Directions for this task:
Your task is to reproduce the material exactly.

Provided material:
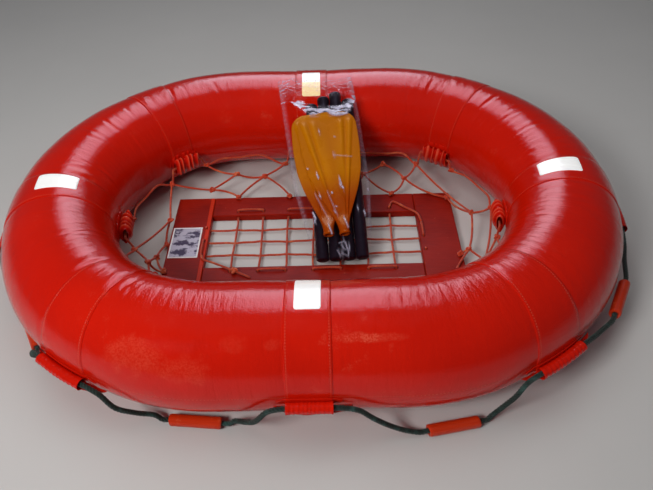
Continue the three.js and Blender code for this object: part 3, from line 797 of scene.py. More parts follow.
def cover(along, angle):
    """Radius of the cover: the tube, slow unevenness from sines round the ring and the tube, a swell
    between the bands, a dip beside each band, and the creases, each a bell-shaped groove between two
    soft ridges."""
    along, angle = np.broadcast_arrays(np.asarray(along, float), np.asarray(angle, float))
    turn = 2 * math.pi * along / PERIMETER
    uneven = sum(
        np.sin(n * turn + m * angle + start) / (1 + 0.2 * n)
        for (n, m), start in zip(WAVES, WAVE_STARTS)
    )
    gap = from_band(along)
    swollen = smoothstep(BAND_EDGE, COVER["swelled_at"], gap)
    radius = TUBE + COVER["uneven"] * uneven + COVER["swell"] * swollen
    radius = radius - COVER["dip"] * np.exp(-((gap - BAND_EDGE) / COVER["dip_reach"]) ** 2)
    degrees = np.degrees(angle)
    for place, middle, half, depth, lean, width in CREASES:
        off = ring_offset(along, place) - lean * (degrees - middle) / half
        fade = smoothstep(1, 0.35, np.abs(degrees - middle) / half)
        ridges, groove = np.exp(-((off / (2.7 * width)) ** 2)), np.exp(-((off / width) ** 2))
        radius = radius + depth * fade * (0.42 * ridges - groove)
    return radius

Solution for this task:
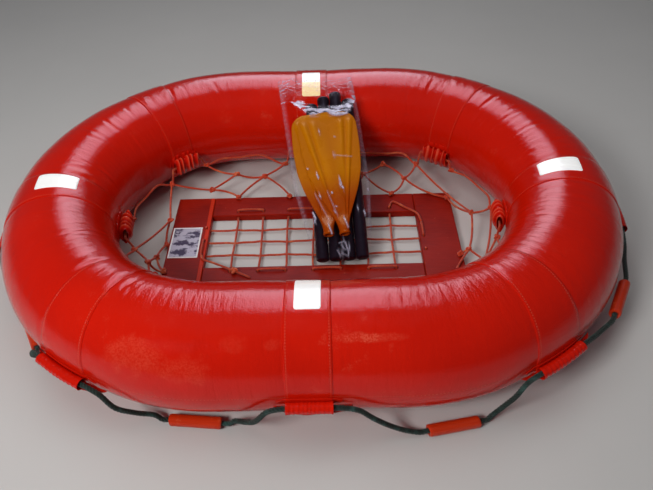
Continue the three.js and Blender code for this object: part 3, from line 797 of scene.py. More parts follow.
def cover(along, angle):
    """Radius of the cover: the tube, slow unevenness from sines round the ring and the tube, a swell
    between the bands, a dip beside each band, and the creases, each a bell-shaped groove between two
    soft ridges."""
    along, angle = np.broadcast_arrays(np.asarray(along, float), np.asarray(angle, float))
    turn = 2 * math.pi * along / PERIMETER
    uneven = sum(
        np.sin(n * turn + m * angle + start) / (1 + 0.2 * n)
        for (n, m), start in zip(WAVES, WAVE_STARTS)
    )
    gap = from_band(along)
    swollen = smoothstep(BAND_EDGE, COVER["swelled_at"], gap)
    radius = TUBE + COVER["uneven"] * uneven + COVER["swell"] * swollen
    radius = radius - COVER["dip"] * np.exp(-((gap - BAND_EDGE) / COVER["dip_reach"]) ** 2)
    degrees = np.degrees(angle)
    for place, middle, half, depth, lean, width in CREASES:
        off = ring_offset(along, place) - lean * (degrees - middle) / half
        fade = smoothstep(1, 0.35, np.abs(degrees - middle) / half)
        ridges, groove = np.exp(-((off / (2.7 * width)) ** 2)), np.exp(-((off / width) ** 2))
        radius = radius + depth * fade * (0.42 * ridges - groove)
    return radius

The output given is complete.